Director Keith Lau said he was aware of the Herring issue only because of the grievance filed with the Civil Service Commission. Lau believes the issue is not one that required board involvement.

“I don’t have an opinion on the specifics of this issue,” Lau noted in an e-mail response to Talk Business & Politics. “I believe this is a personnel issue which should be resolved  by the city’s human resources department, city administrator and police chief.”

Director George Catsavis had a much different opinion.

“Personally she should have never been terminated under the circumstances. I know Lindsay personally. She was always professional in every aspect of police work and is an asset to the Police department and the city of Fort Smith,” Catsavis said. “Evidently there is a lack of communication between administration and the board concerning matters of this nature. I would have intervened on her behalf if I had known what was going on and I assume the rest of the board would have had some input in this matter also.”

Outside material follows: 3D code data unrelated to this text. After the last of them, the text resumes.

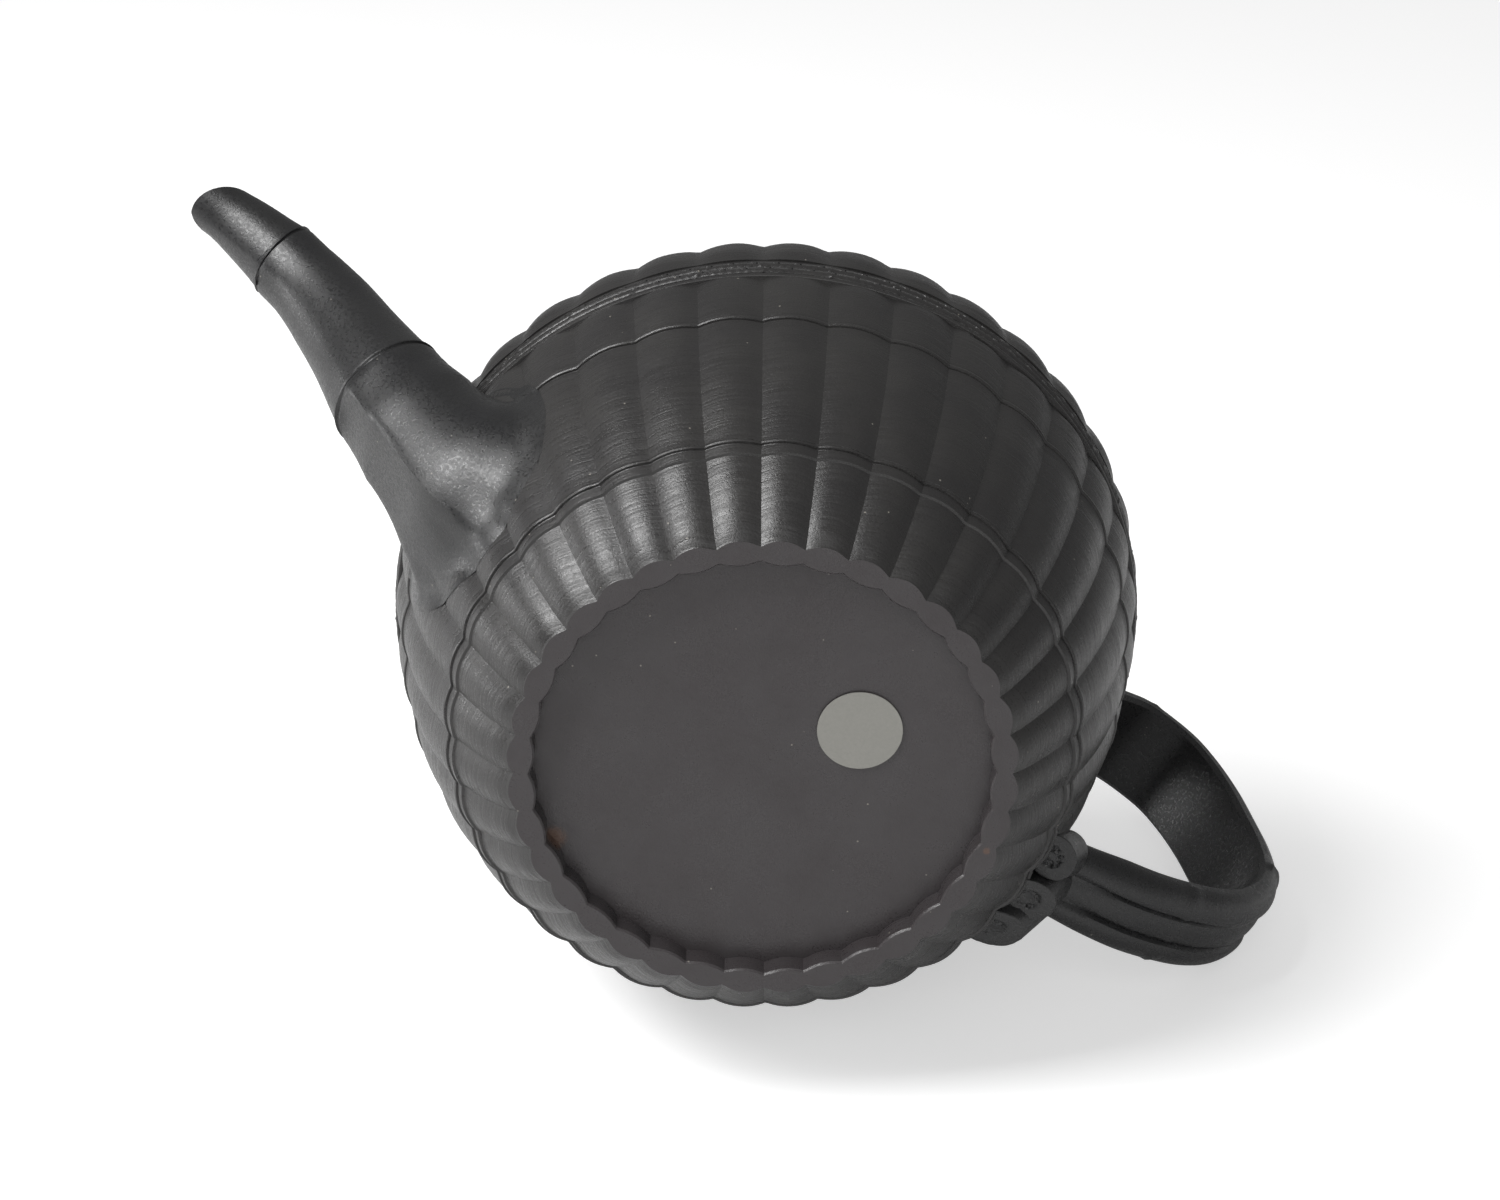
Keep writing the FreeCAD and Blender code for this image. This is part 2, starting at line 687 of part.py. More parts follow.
def disc_body(name, radius, thickness, bottom, centre):
    """Add a round slab on a level, at a place given as two sizes, the second towards -Y."""
    body = new_body(name)
    sketch = new_sketch(body, "XY_Plane", name + "_outline")
    across, along = centre
    middle = Vector(float(across), -float(along), 0)
    sketch.addGeometry(Part.Circle(middle, Vector(0, 0, 1), radius.number), False)
    bind(sketch, "Radius", (0,), radius)
    if float(across) == 0:
        sketch.addConstraint(Sketcher.Constraint("PointOnObject", 0, 3, -2))
    else:
        bind(sketch, "DistanceX", (-1, 1, 0, 3), across)
    if float(along) == 0:
        sketch.addConstraint(Sketcher.Constraint("PointOnObject", 0, 3, -1))
    else:
        bind(sketch, "DistanceY", (0, 3, -1, 1), along)
    pad = body.newObject("PartDesign::Pad", name + "_pad")
    pad.Profile = sketch
    pad.Length = thickness.number
    pad.setExpression("Length", thickness.text)
    sketch.Visibility = False
    body.Placement = Placement(Vector(0, 0, bottom.number), Rotation())
    body.setExpression("Placement.Base.z", bottom.text)
    return body


def build_pot():
    """Build the pot's own pieces and return them."""
    wall_form = feature("lower_wall_form", lower_form())
    hollow = wall_form.Shape.cut(lower_hollow()).cut(foot_opening())
    wall_shell = feature("lower_wall_shell", hollow)
    punches = feature("strainer_punches", strainer_punches())
    lower_wall = cut("lower_wall", wall_shell, punches)

    shoulder_form, shoulder_wall = build_shoulder()
    base_slab = disc_body(
        "base_slab", SLAB_RADIUS, S.slab_thickness, S.foot_recess, (NONE, NONE)
    )
    label_bottom = S.foot_recess - S.label_thickness
    label_place = (S.label_across, S.label_along)
    label_radius = S.label_diameter / 2
    label = disc_body("paper_label", label_radius, S.label_thickness, label_bottom, label_place)

    pieces = [lower_wall, shoulder_wall, base_slab, label]
    pieces += build_band()
    pieces.append(build_collar())
    pieces.append(build_spout(wall_form, shoulder_form))
    pieces += build_handle(wall_form, shoulder_form)
    return pieces


def build_shoulder():
    """Build the shoulder, and return its full form and its shell."""
    low = BAND_TOP.number
    high = SHOULDER_TOP.number
    outer = SHOULDER_RADIUS.number
    thickness = S.wall_thickness.number
    levels = []
    for share in SHOULDER_shares:
        radius, height = squared_curve(share, low, high, outer, NECK_RADIUS.number)
        levels.append((height, radius, S.cane_swell.number * radius / outer))
    canes = fluted_solid(levels, round(S.cane_count.number))
    land = drum(LAND_RADIUS, SEAM_HEIGHT, BAND_TOP)
    form = feature("shoulder_form", canes.fuse(land).removeSplitter())

    inner = S.belly_radius.number - thickness
    outline = [(0, SEAM_HEIGHT.number - S.overrun.number)]
    outline.append((inner, SEAM_HEIGHT.number - S.overrun.number))
    for share in SHOULDER_shares:
        mouth = S.mouth_radius.number
        outline.append(squared_curve(share, low, high - thickness, inner, mouth))
    outline.append((S.mouth_radius.number, high + S.overrun.number))
    outline.append((0, high + S.overrun.number))
    hollow = feature("shoulder_hollow", turned_solid(outline))
    return form, cut("shoulder_wall", form, hollow)


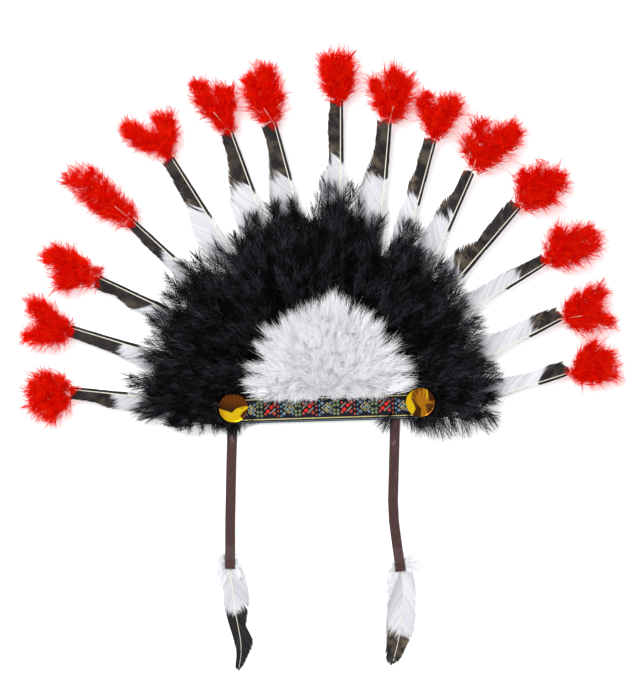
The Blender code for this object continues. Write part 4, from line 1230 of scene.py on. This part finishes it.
def noise(tree, scale, detail=3.0, stretch=(1.0, 1.0, 1.0)):
    mapping = add_node(tree, "Mapping", {"Vector": place_node(tree), "Scale": stretch})
    inputs = {"Vector": mapping.outputs["Vector"], "Scale": scale, "Detail": detail}
    return add_node(tree, "TexNoise", inputs).outputs["Fac"]


def bump(tree, height, strength, distance):
    inputs = {"Height": height, "Strength": strength, "Distance": distance}
    return add_node(tree, "Bump", inputs).outputs["Normal"]


def down_material(name, root_shade_color, stops, roughness, shine):
    """Down whose tone changes from strand to strand, with painted shade at its roots that gives way to its
    own tone towards the tips.
    """
    material, tree, shader = new_material(name, roughness, shine)
    along, tone, _, kind = marks_of(tree)
    # Painted shade: near the roots each strand takes the root shade colour instead of its own tone.
    reach = math_node(tree, "POWER", along, 0.6)
    color = mixed(tree, reach, root_shade_color, ramp(tree, tone, stops))
    # The plain heart under the down is coloured with the same painted root shade.
    color = mixed(tree, kind, color, root_shade_color)
    is_quill = math_node(tree, "LESS_THAN", kind, -0.5)
    connect(tree, shader, {"Base Color": mixed(tree, is_quill, color, QUILL_COLOR)})
    return material


def feather_material():
    """White feather greyed with painted shade, with a dark mottled outer part and a cream shaft, all from
    its marks.
    """
    material, tree, shader = new_material("feather", 0.55, 0.12)
    darkness, tone, _, brown = marks_of(tree)
    mottle = ramp(tree, noise(tree, 95.0), MOTTLE_STOPS)
    amount = math_node(tree, "MULTIPLY", mottle, brown)
    dark = mixed(tree, amount, ramp(tree, tone, DARK_VANE_STOPS), MOTTLE_COLOR)
    color = mixed(tree, darkness, ramp(tree, tone, WHITE_VANE_STOPS), dark)
    is_shaft = math_node(tree, "LESS_THAN", brown, -0.5)
    connect(tree, shader, {"Base Color": mixed(tree, is_shaft, color, SHAFT_COLOR)})
    return material


def tinted_material(name, roughness, metallic, shine):
    """A material that takes its colour from the piece's own tints."""
    material, tree, shader = new_material(name, roughness, shine)
    tint = add_node(tree, "Attribute", {}, attribute_name="tint").outputs["Color"]
    connect(tree, shader, {"Base Color": tint, "Metallic": metallic})
    return material


def leatherette():
    """Brown leatherette with a fine grain, and paler patches towards the ribbon that are a painted
    highlight where glue on it shines.
    """
    material, tree, shader = new_material("leatherette", 0.42, 0.3)
    grain = noise(tree, 900.0, 4.0, (1.0, 0.6, 1.0))
    # Painted highlight: paler patches where glue shines, more of them towards the ribbon.
    glue_shine = ramp(tree, noise(tree, 260.0, 5.0, (1.0, 0.35, 1.0)), GLUE_SHINE_STOPS)
    y = add_node(tree, "SeparateXYZ", {"Vector": place_node(tree)}).outputs["Y"]
    inputs = {"Value": y, "From Min": -0.075, "From Max": -0.030, "To Min": 0.12, "To Max": 1.0}
    near_band = add_node(tree, "MapRange", inputs).outputs["Result"]
    amount = math_node(tree, "MULTIPLY", glue_shine, near_band)
    color = mixed(tree, amount, ramp(tree, grain, LEATHER_STOPS), GLUE_SHINE_COLOR)
    connect(tree, shader, {"Base Color": color, "Normal": bump(tree, grain, 0.35, 0.0002)})
    return material


def felt_material():
    """Matt black felt with a fine matted pile."""
    material, tree, shader = new_material("felt", 0.95, 0.1)
    pile = noise(tree, 1400.0, 5.0)
    inputs = {"Base Color": ramp(tree, pile, FELT_STOPS), "Normal": bump(tree, pile, 0.5, 0.0003)}
    connect(tree, shader, inputs)
    return material


def camera():
    """Straight above the headdress, turned and centred as the photograph is."""
    turn = math.radians(PHOTO_TURN_DEG)
    right = (PHOTO_WIDTH / 2 - BAND_MIDDLE_PIXEL[0]) * PIXEL
    rise = (BAND_MIDDLE_PIXEL[1] - PHOTO_HEIGHT / 2) * PIXEL
    x = right * math.cos(turn) + rise * math.sin(turn)
    y = -right * math.sin(turn) + rise * math.cos(turn)
    data = bpy.data.cameras.new("camera")
    data.lens = LENS
    data.sensor_width = SENSOR
    data.clip_end = 100.0
    thing = add_object("camera", data)
    thing.location = (x, y, FOCUS_HEIGHT + PHOTO_HEIGHT * PIXEL * LENS / SENSOR)
    thing.rotation_euler = (0.0, 0.0, -turn)
    bpy.context.scene.camera = thing


def studio():
    """A pale floor, an even sky and one large soft light from the upper left."""
    scene = bpy.context.scene
    scene.view_settings.view_transform = "Standard"
    world = bpy.data.worlds.new("studio")
    world.use_nodes = True
    scene.world = world
    sky = world.node_tree.nodes["Background"]
    connect(world.node_tree, sky, {"Color": SKY, "Strength": SKY_STRENGTH})
    data = bpy.data.lights.new("key", "AREA")
    data.size = KEY_SIZE
    data.energy = KEY_POWER
    key = add_object("key", data)
    key.location = KEY_PLACE
    aim = Vector((0.0, 0.05, 0.0)) - key.location
    key.rotation_euler = aim.to_track_quat("-Z", "Y").to_euler()
    mesh = bpy.data.meshes.new("floor")
    half = FLOOR_SIZE / 2
    corners = [(-half, -half, 0.0), (half, -half, 0.0), (half, half, 0.0), (-half, half, 0.0)]
    mesh.from_pydata(corners, [], [(0, 1, 2, 3)])
    material, tree, shader = new_material("floor", 0.9, 0.1)
    inputs = {"Base Color": FLOOR_COLOR, "Emission Color": FLOOR_LIGHT, "Emission Strength": FLOOR_GLOW}
    connect(tree, shader, inputs)
    mesh.materials.append(material)
    floor = add_object("floor", mesh)


def paint_node(name, material):
    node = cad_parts[name]
    node.data.materials.clear()
    node.data.materials.append(material)
    return node


def down_materials():
    """Red, black and white down: the painted shade at the roots, and colours from the darkest to the palest
    strand.
    """
    red = ((0.0, (0.46, 0.001, 0.0005)), (0.45, (0.92, 0.004, 0.001)), (0.85, (1.0, 0.030, 0.003)))
    # The palest black strands are bluish-grey painted highlights for the down's sheen, over its own
    # near-black tone that varies from strand to strand.
    black = ((0.0, (0.0006, 0.0006, 0.0008)), (0.55, (0.004, 0.004, 0.005)), (1.0, (0.105, 0.107, 0.128)))
    white = ((0.0, (0.88, 0.885, 0.90)), (1.0, (0.98, 0.98, 0.985)))
    return (
        # The second value of each is the painted root shade colour.
        down_material("red_down", (0.52, 0.001, 0.0005), red, 0.7, 0.0),
        down_material("black_down", (0.0006, 0.0006, 0.0008), black, 0.6, 0.03),
        down_material("white_down", (0.82, 0.83, 0.86), white, 0.8, 0.05),
    )


def straps(material):
    for side in SIDES:
        node = paint_node("strap_" + side, material)
        bevel = node.modifiers.new("soft_edges", "BEVEL")
        bevel.width = 0.0003
        bevel.segments = 2
        bevel.limit_method = "ANGLE"
        bevel.angle_limit = math.radians(50.0)


def dress():
    camera()
    studio()
    red, black, white = down_materials()
    feather = feather_material()
    black_ruff(black)
    white_centre(white)
    for index in range(FEATHERS):
        long_feather(index, feather)
        red_tuft(index, red)
    strap_feather("left", feather, white)
    strap_feather("right", feather, white)
    woven_band(tinted_material("woven", 0.65, 0.0, 0.12))
    mirror = tinted_material("amber_mirror", 0.20, 0.9, 0.5)
    mirror_disc("left", left_reflection_zones, mirror)
    mirror_disc("right", right_reflection_zones, mirror)
    straps(leatherette())
    paint_node("felt_backing", felt_material())


dress()
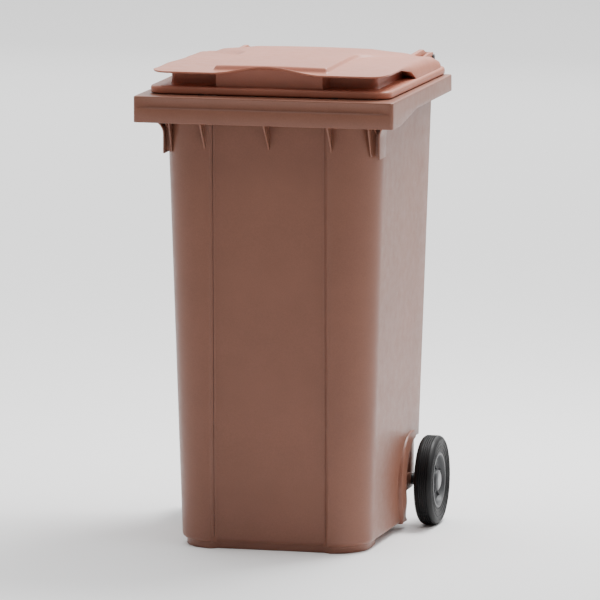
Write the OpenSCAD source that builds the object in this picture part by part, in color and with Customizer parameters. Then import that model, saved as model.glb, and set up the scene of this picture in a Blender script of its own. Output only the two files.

Directors André Good, Don Hutchings, Mike Lorenz and Tracy Pennartz did not respond to questions from Talk Business & Politics.

HERRING ‘WAS NOT FIRED’
Geffken stressed in his responses that Herring was not fired.

“Officer Herring was not fired. She exhausted her leave balances, leaves of absence, and FMLA and once that was exhausted, Officer Herring’s employment was ended. The City was never provided any information at that time or before that Ms. Herring could return to work,” Geffken noted.

And like Lau, Geffken said the Herring matter did not rise to the level of Board awareness.

“Since this was a decision through the consistent application of policy approved by the Board of Directors to all employees, notification to the Board was not given,” he wrote.

As to if the city will appeal the Civil Service Commission action to reinstate Herring, Geffken did not provide a direct response.

“Although the City will never limit its options, as you will read in the document, Officer Herring was a good employee of the Police department before she exhausted her leave balances, leave of absence, and FMLA,” he noted.

Catsavis was direct in his answer.

“I hope administration does not appeal this ruling. It’s over and done with as far as I’m concerned.”